It was another lacklustre day across the markets yesterday, as a constant stream of the great and the good expressed their views on the future of the global economy, monetary policy and everything in between, all against the backdrop of the OPEC meeting in Algiers. Forex markets in particular lacked direction, with the majors trading in narrow ranges across the complex.
In early trading this morning however, our three primary indices appear to have woken from their slumbers, with the dollar index, the yen index and the euro index all showing signs of life.
Starting with the dollar index, some bullish sentiment has returned following the last few days of negativity after the Fed meeting of last week, coupled with the first presidential debate which has now set the tone for the campaign. As London markets get underway, the index has climbed higher to trade at 11939, and up from the open at 11918.

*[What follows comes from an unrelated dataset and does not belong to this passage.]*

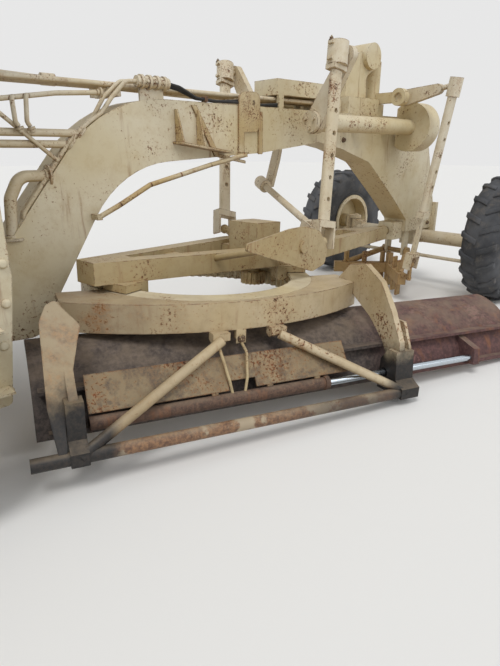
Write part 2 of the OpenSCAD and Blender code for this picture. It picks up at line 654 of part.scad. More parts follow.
// The toothed circle, its yoke, the guard and the barrel of the side shift
tooth_r = circle_r - 75;
tooth_l = 105;
module turn_circle() color(cream) at_circle() difference() {
    translate([0, 0, band_low]) cylinder(r = circle_r, h = band_h, $fn = 96);
    translate([0, 0, band_low + tooth_l - 1]) cylinder(r = tooth_r, h = band_h - tooth_l - 24, $fn = 96);
    translate([0, 0, band_low - 1]) linear_extrude(tooth_l) polygon(teeth(tooth_count, 750, tooth_r - 2));
    translate([0, 0, band_low - 1]) cylinder(r = circle_r - circle_w, h = band_h + 2, $fn = 96);
}

bow_r = 1930;
bow_y = 1040;
arm_left = [[470, -168], [560, -143], [700, -143], [860, -190], [970, -300], [1090, -450],
    [1180, -520], [1190, -600], [1060, -620], [1050, -560], [930, -420], [800, -330], [600, -240],
    [470, -215]];
arm_right = [[430, -150], [560, -20], [740, 10], [920, -80], [1060, -260], [1165, -440], [1190, -600],
    [1060, -620], [1050, -560], [1000, -485], [930, -420], [840, -345], [600, -215], [430, -190]];
arm_face = [[-1190, 40, 30], [-1150, 126, 30], [-1103, 151, 20], [-993, 4, 20], [-1019, -80, 0],
    [-1084, -322, 0], [-1125, -475, 0], [-1138, -670, 20], [-1175, -640, 20], [-1202, -403, 0],
    [-1195, -143, 0]];
foot = [[1035, -800], [1278, -800], [1278, -730], [1205, -690], [1185, -500], [1100, -500],
    [1040, -590]];
shift_v = 1085;
shift_z = -675;
rail_lo = [[990, -745], [1052, -745], [1052, -715], [990, -715]];

// A plate of the blade gear across u, with its outline in v and z
module across(u, w) translate([u, 0, 0]) rotate([90, 0, -90]) linear_extrude(w, center = true) children();
module circle_yoke() color(cream) at_circle() difference() {
    union() {
        intersection() {
            union() {
                translate([0, 0, band_low]) linear_extrude(band_h) difference() {
                    translate([0, bow_y]) circle(r = bow_r, $fn = 128);
                    translate([0, bow_y]) circle(r = bow_r - 30, $fn = 128);
                    translate([-2500, -560]) square([5000, 5000]);
                }
                translate([0, 0, lip_z - 25]) linear_extrude(25) difference() {
                    translate([0, bow_y]) circle(r = bow_r - 29, $fn = 128);
                    translate([-2500, -330]) square([5000, 5000]);
                    circle(r = circle_r + seat, $fn = 96);
                }
            }
            block([-1057, -2000, -700], [1022, 900, 300]);
        }
        across(-1080, 45) polygon(arm_left);
        across(1000, 45) polygon(arm_right);
        across(1085, 24) polygon([[1010, -330], [1080, -330], [1190, -560], [1150, -610], [1080, -560]]);
        across(-1080, 90) polygon(foot);
        across(1020, 150) polygon(foot);
        translate([0, -905, -200]) rotate([-31.6, 0, 0]) upright(arm_face, 30);
        for (u = [-200, 190]) across(u, 110) polygon([[862, band_low + 1], [935, band_low + 1], [935, -365],
            [900, -385], [862, -365]]);
        bar([-200, -940, -360], [-1080, -1255, -760], 30);
        bar([190, -940, -360], [1000, -1255, -760], 30);
        translate([-155, -1240, -765]) rod_x(36, 2300);
    }
    across(0, 4000) polygon([for (p = rail_lo) [p.x + 0.4 * sign(p.x - 1000), p.y + 0.4 * sign(p.y + 730)]]);
    translate([1000, -shift_v, shift_z]) rod_x(33, 400);
}

module blade_guard() color(cream) at_circle() {
    for (s = [[-1005 + seat, -210], [-30, 650]]) across((s[0] + s[1]) / 2, s[1] - s[0])
        polygon([[958, -455], [968, -446], [1086, -619], [1076, -627]]);
    for (u = [-700, -300, 60, 400]) across(u, 40) polygon([[1072, -628], [1078, -636.3], [1090, -636.3],
        [1084, -618]]);
}

module shift_barrel() color(cream) at_circle() difference() {
    union() {
        translate([-265, -shift_v, shift_z]) rod_x(38, 1478);
        translate([465, -shift_v, shift_z]) rod_x(46, 30);
    }
    translate([100, -shift_v, shift_z]) rod_x(25 + pin_gap, 1000);
}

// Moldboard: curved plate, cutting edge, shelf, lower rail and the rod's bracket
mb_c = [528, -849];
mb_r = 500;
module moldboard() color(rust) at_circle() difference() {
    union() {
        across(blade_l / 2 - heel_u, blade_l) difference() {
            translate(mb_c) circle(r = mb_r, $fn = 96);
            translate(mb_c) circle(r = mb_r - blade_t, $fn = 96);
            polygon([mb_c, [2028, mb_c.y + 260], [2028, -3000], [-2000, -3000], [-2000, 1000],
                [mb_c.x + 100, 1000]]);
        }
        across(550, 3500) polygon(rail_lo);
        across(blade_l / 2 - heel_u, blade_l) polygon([[972, -768], [1004, -768], [1003, -750],
            [968, -648], [944, -648]]);
        across(570, 3600) polygon([[880, -535], [985, -525], [985, -505], [880, -515]]);
        across(1800, 60) polygon([[900, -530], [1120, -600], [1130, -720], [990, -740]]);
    }
    translate([1800, -shift_v, shift_z]) rod_x(25 + pin_gap, 80);
}

module side_shift_rod() color(steel) at_circle() {
    translate([945, -shift_v, shift_z]) rod_x(25, 1770);
}

module tilt_crank() {
    facing(5880, 60) hull() {
        translate([-torque_y, tilt_hub.z]) circle(r = 75);
        translate([tilt_ball.y + 165, tilt_ball.z - 26]) circle(r = 46);
    }
    translate([5840, -torque_y, tilt_hub.z]) rod_x(40, 130);
    bar([5910, -700, 2157], tilt_ball, 24);
    translate(tilt_ball) sphere(r = 45);
}
module scarifier_crank() color(cream) tilt_crank();
tilt_l = norm(tilt_foot - tilt_ball);
module scarifier_link() color(cream) hang(tilt_ball, tilt_foot) difference() {
    union() {
        translate([0, 0, -105]) cylinder(r = 62, h = 165);
        translate([0, 0, -tilt_l + 480]) linear_extrude(tilt_l - 584) flat_tube();
        translate([0, 0, -tilt_l + 120]) linear_extrude(700) square([60, 36], center = true);
        translate([-62, -42, -tilt_l + 500]) cube([124, 84, 70]);
        translate([-80, -40, -tilt_l + 85]) cube([160, 80, 45]);
        for (x = [-80, 62]) translate([x, -42, -tilt_l - 45]) cube([18, 84, 132]);
    }
    sphere(r = 45 + ball_gap);
    translate([-28, 12, -80]) cube([56, 120, 112]);
    rotate([-6, 0, 0]) translate([0, 40, 0]) rod_y(30, 100);
    for (i = [0:4]) translate([0, 0, -330 - i * 150]) rod_y(17, 200);
}

scar_apex = [6420, 0, 250];
module scarifier() color(cream) difference() {
    union() {
        both_sides() {
            bar([scar_x - 35, 169, 439], [scar_x - 510, 400, 290], 34);
            translate([scar_x, 156, 450]) rod_y(46, 40);
            along([6420, 0, 250], [5960, 480, 250]) translate([-60, -45, 0]) cube([120, 90,
                norm([460, 480, 0])]);
            for (t = [0.12, 0.45, 0.78]) translate([6420 - 460 * t, 480 * t, 40]) shank();
        }
        translate([6405, 0, 40]) shank();
        translate([scar_x, 0, 450]) rod_y(25, 280);
        bar([5990, -460, 295], [tilt_foot.x, tilt_foot.y, 300], 30);
        translate([tilt_foot.x, tilt_foot.y, 275]) cylinder(r = 22, h = tilt_foot.z - 275);
        translate(tilt_foot) sphere(r = 38);
    }
}
module shank() {
    block([-35, -13, 0], [35, 13, 400]);
}

module lamps() color("white") {
    for (s = [1, -1]) translate([cab_x1 + 110 + seat + 30, s * 520, roof_z + 25]) rod_x(75, 60);
}

// The machine set on its tow pin's eye
module placed() translate([tow_back, 0, -tow_z]) children();

placed() main_frame();
placed() front_bolster();
placed() side_bracket();
placed() rear_frame();
placed() transmission_case();
placed() rear_axle();
placed() tandem_cases();
placed() engine_block();
placed() hood();
placed() radiator();
placed() exhaust();
placed() platform();
placed() cab_body();
placed() cab_roof();
placed() cab_door_left();
placed() cab_door_right();
placed() seat();
placed() console();
placed() front_axle();
placed() knuckle_left();
placed() knuckle_right();
placed() tie_rod();
placed() rim_front_left();
placed() rim_front_right();
placed() rim_mid_left();
placed() rim_mid_right();
placed() rim_rear_left();
placed() rim_rear_right();
placed() tyre_front_left();
placed() tyre_front_right();
placed() tyre_mid_left();
placed() tyre_mid_right();
placed() tyre_rear_left();
placed() tyre_rear_right();
placed() gear_housings();
placed() gear_cases();
placed() control_shafts();
placed() shift_crank();
placed() lift_crank_left();
placed() lift_crank_right();
placed() lift_link_left();
placed() lift_link_right();
placed() shift_link();
placed() drawbar();
placed() turn_circle();
placed() circle_yoke();
placed() blade_guard();
placed() shift_barrel();
placed() moldboard();
placed() side_shift_rod();
placed() scarifier_crank();
placed() scarifier_link();
placed() scarifier();
placed() lamps();
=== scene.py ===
# %% [markdown]
# # Dressing a motor grader
#
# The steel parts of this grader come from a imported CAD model, which is loaded as a fixed frame.
# Blender adds what the CAD leaves out: worn paint, rust, oil, the tread of the tyres, bolts,
# pipes, glass and a soft seat. Every piece rides on the body that carries it, so it moves with
# the joints. Lengths are in metres, and points of the drawing are in millimetres.

# %% Load the frame
import math

import bpy
from mathutils import Matrix, Vector


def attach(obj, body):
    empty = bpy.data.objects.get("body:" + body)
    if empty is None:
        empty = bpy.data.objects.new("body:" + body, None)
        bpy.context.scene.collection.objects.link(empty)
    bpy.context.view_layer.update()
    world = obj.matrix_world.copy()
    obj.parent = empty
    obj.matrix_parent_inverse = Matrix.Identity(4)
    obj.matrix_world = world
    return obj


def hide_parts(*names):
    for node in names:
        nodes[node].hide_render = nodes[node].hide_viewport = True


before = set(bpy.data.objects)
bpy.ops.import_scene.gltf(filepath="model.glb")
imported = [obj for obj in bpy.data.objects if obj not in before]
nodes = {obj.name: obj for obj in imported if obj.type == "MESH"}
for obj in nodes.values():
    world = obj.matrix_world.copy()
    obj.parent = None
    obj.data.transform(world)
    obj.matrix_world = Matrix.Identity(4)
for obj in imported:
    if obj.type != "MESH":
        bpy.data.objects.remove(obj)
scene = bpy.context.scene
show = scene.collection.objects.link


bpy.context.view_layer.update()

# %% [markdown]
# ## Where things are
#
# The source of the CAD was drawn in millimetres, from the middle between the rear wheels and up
# from the ground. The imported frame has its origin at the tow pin. One helper turns a drawing
# point into a frame point. Two more do so for the drawbar, which slants down from its ball, and
# for the blade gear, which is turned on the drawbar.

# %% Points of the drawing in the frame
TOW_BACK, TOW_UP = 1750, 760
GROUND = -TOW_UP / 1000
BALL_TO_RING = 3.11
BAR_SWING, BAR_TILT, BLADE_ANGLE = 7, 3, -23  # degrees
RIGHT, UP, AHEAD, BACK = (0, -1, 0), (0, 0, 1), (1, 0, 0), (-1, 0, 0)
BOTH_SIDES = ((-1, "right"), (1, "left"))


def at(x, y, z):
    """A point of the drawing, in millimetres, as a point of the frame."""
    return Vector((x + TOW_BACK, y, z - TOW_UP)) / 1000


def turned(degrees, axis):
    """A turn round an axis of the frame."""
    return Matrix.Rotation(math.radians(degrees), 4, axis)


bar_place = Matrix.Translation(at(6335, 0, 709)) @ turned(BAR_SWING, "Z") @ turned(BAR_TILT, "Y")
ring_place = bar_place @ Matrix.Translation((-BALL_TO_RING, 0, 0)) @ turned(BLADE_ANGLE, "Z")


def on_bar(x, y, z):
    """A point given from the drawbar's ball, along the drawbar."""
    return bar_place @ (Vector((x, y, z)) / 1000)


def on_ring(u, v, z):
    """A point given along the blade (u), ahead of it (v, to the right) and up (z)."""
    return ring_place @ (Vector((u, -v, z)) / 1000)


print("ring centre", on_ring(0, 0, 0))

# %% [markdown]
# ## Camera, floor and light
#
# The photograph was taken with a phone, standing at the right side of the machine and looking
# forward and down across the blade. The camera stands at the same place with the same field of
# view. The background is bright for what the camera sees, be it mirrored or through glass. The
# rays that light the machine see a softer sky, so the pale paint doesn't burn out.

# %% Camera
eye = bpy.data.cameras.new("camera")
eye.lens = 27.03
eye.sensor_width = 36
eye.clip_end = 300
camera = bpy.data.objects.new("camera", eye)
show(camera)
camera.location = (2.80, -3.40, 0.84)
camera.rotation_euler = (math.radians(70), 0, math.radians(-42))
scene.camera = camera
scene.view_settings.view_transform = "Standard"
print("camera with a lens of", round(eye.lens, 2), "mm")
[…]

Nevertheless, despite this bullish tone, the index remains rangebound with the ceiling of resistance in the 12020 area and the floor of support below at 11855, and until either of these is taken out, the dollar index is unlikely to develop any meaningful trend in the short term.
Moving to the Yen index, this too has woken up this morning, and moving firmly lower in overnight and early trading, helped by a rising Nikkei and comments from Kuroda. The chart is now setting up for a rerun of the price action of August, with the technical resistance at the 9180 area now coming into play once again, and with Tuesday’s long legged doji candle testing this region which duly held.
With the index now breaking down, and testing potential support in the 8940 area, any move through here should see further yen weakness develop and down to test the 8750 area in due course.
And finally to the Euro Index which, like the US dollar, remains rangebound and contained, but finding some bullish sentiment in early trading. For longer term euro trend traders, patience is the key, or finding those euro pairs where local news is the dominating driver such as the EUR/GBP and EUR/CAD of late.